On 2016/05/19 2:48, Tom Lane wrote:
> Amit Langote <Langote_Amit_f8@lab.ntt.co.jp> writes:
>> On 2016/05/18 2:22, Tom Lane wrote:
>>> The two ways that we've dealt with this type of hazard are to copy data
>>> out of the relcache before using it; or to give the relcache the
>>> responsibility of not moving a particular portion of data if it did not
>>> change. From memory, the latter applies to the tuple descriptor and
>>> trigger data, but we've done most other things the first way.
>
> After actually looking at the code, we do things that way for the
> tupledesc, the relation's rules if any, and RLS policies --- see
> RelationClearRelation().
I think I confused refcounting method of keeping things around with the
RelationClearRelation()'s method.

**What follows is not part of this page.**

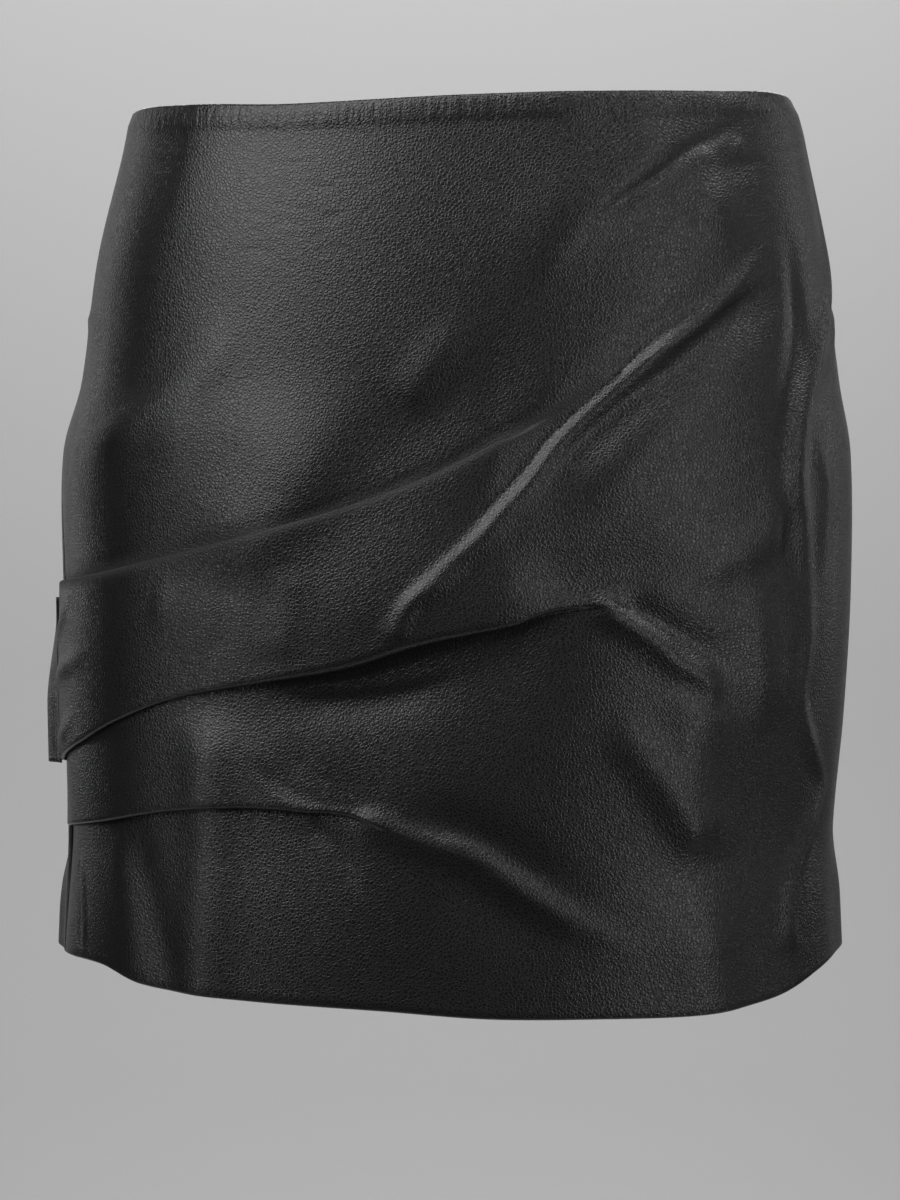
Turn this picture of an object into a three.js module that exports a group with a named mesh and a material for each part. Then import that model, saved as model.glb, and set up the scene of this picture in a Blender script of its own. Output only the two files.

I now understand that you meant the
latter in your original message.
>> It seems that tuple descriptor is reference-counted; however trigger data
>> is copied. The former seems to have been done on performance grounds (I
>> found 06e10abc).
>
> We do refcount tuple descriptors, but we've been afraid to try to rely
> completely on that; there are too many places that assume a relcache
> entry's tupdesc is safe to reference. It's not that easy to go over to
> a fully refcounted approach, because that creates a new problem of being
> sure that refcounts are decremented when necessary --- that's a pain,
> particularly when a query is abandoned due to an error.
I see.
>> So for a performance-sensitive relcache data structure, refcounting is the
>> way to go (although done quite rarely)?
>
> I'd be suspicious of this because of the cleanup problem. The
> don't-replace-unless-changed approach is the one that's actually battle
> tested.
OK, I will try the RelationClearRelation()'s method of keeping partition
descriptor data around so that no repeated copying is necessary.
Thanks,
Amit